** START OF STORED DATA **
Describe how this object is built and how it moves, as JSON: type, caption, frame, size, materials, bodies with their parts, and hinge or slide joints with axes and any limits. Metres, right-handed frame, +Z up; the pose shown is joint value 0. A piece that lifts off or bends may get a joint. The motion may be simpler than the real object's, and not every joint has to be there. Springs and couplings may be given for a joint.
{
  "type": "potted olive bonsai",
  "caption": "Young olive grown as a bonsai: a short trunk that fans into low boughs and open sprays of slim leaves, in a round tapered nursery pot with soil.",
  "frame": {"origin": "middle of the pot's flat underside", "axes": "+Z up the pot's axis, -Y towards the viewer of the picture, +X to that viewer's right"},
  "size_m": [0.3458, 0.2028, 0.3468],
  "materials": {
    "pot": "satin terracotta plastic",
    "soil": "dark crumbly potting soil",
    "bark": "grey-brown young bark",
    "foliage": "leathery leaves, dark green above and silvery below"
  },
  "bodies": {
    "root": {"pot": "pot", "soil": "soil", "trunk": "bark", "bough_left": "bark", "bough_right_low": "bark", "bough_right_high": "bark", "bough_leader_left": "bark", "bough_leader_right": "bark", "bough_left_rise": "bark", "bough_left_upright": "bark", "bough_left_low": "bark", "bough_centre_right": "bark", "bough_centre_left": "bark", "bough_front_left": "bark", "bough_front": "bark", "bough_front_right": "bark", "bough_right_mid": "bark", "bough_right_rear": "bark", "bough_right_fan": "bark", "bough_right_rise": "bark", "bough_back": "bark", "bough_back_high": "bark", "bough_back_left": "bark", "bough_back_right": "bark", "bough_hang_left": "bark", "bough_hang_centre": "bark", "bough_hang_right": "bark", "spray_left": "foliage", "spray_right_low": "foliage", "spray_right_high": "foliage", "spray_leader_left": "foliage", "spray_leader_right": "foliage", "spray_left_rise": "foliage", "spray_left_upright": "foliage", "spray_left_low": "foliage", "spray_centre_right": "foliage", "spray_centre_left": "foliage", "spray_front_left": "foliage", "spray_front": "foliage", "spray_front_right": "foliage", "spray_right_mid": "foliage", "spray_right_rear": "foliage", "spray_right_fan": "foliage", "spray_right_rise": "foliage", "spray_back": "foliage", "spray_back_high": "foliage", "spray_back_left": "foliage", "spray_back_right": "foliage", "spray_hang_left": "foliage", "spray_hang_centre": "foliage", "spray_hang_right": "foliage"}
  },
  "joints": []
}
** END OF STORED DATA **
** START OF STORED DATA **
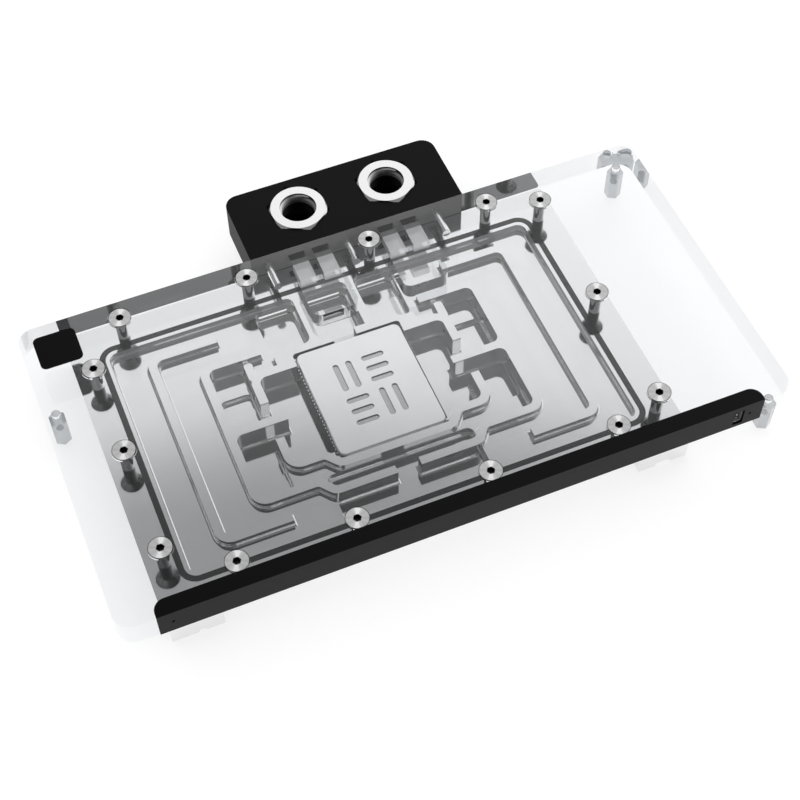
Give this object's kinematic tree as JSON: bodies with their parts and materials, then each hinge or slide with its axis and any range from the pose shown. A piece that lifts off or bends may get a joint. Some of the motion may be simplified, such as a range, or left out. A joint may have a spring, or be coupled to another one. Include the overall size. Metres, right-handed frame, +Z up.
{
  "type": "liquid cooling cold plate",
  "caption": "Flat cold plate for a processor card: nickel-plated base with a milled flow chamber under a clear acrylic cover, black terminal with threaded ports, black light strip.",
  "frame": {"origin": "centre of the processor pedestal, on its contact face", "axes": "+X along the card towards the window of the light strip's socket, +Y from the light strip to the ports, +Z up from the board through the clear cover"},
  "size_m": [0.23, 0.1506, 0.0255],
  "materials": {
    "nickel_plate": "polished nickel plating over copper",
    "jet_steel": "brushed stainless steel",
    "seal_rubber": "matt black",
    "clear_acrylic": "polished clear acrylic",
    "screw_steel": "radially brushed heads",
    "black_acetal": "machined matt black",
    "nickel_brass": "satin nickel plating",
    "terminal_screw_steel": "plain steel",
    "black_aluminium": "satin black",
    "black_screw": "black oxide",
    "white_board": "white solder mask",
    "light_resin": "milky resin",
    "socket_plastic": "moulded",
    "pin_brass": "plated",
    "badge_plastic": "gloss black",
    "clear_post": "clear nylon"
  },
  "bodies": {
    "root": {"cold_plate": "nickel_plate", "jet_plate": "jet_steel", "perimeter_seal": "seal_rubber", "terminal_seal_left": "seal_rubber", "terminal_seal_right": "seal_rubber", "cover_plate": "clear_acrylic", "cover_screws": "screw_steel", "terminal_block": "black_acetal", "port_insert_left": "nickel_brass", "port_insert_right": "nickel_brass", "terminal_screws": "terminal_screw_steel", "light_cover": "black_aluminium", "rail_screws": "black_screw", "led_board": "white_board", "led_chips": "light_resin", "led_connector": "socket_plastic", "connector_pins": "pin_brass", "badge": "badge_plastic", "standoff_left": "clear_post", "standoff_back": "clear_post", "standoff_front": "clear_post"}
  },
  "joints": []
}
** END OF STORED DATA **
▶ _YOUR GOAL_:
In the records above, how many lines contain the string "type"? State that number only.

▶ _COMPLETED TASK_:
3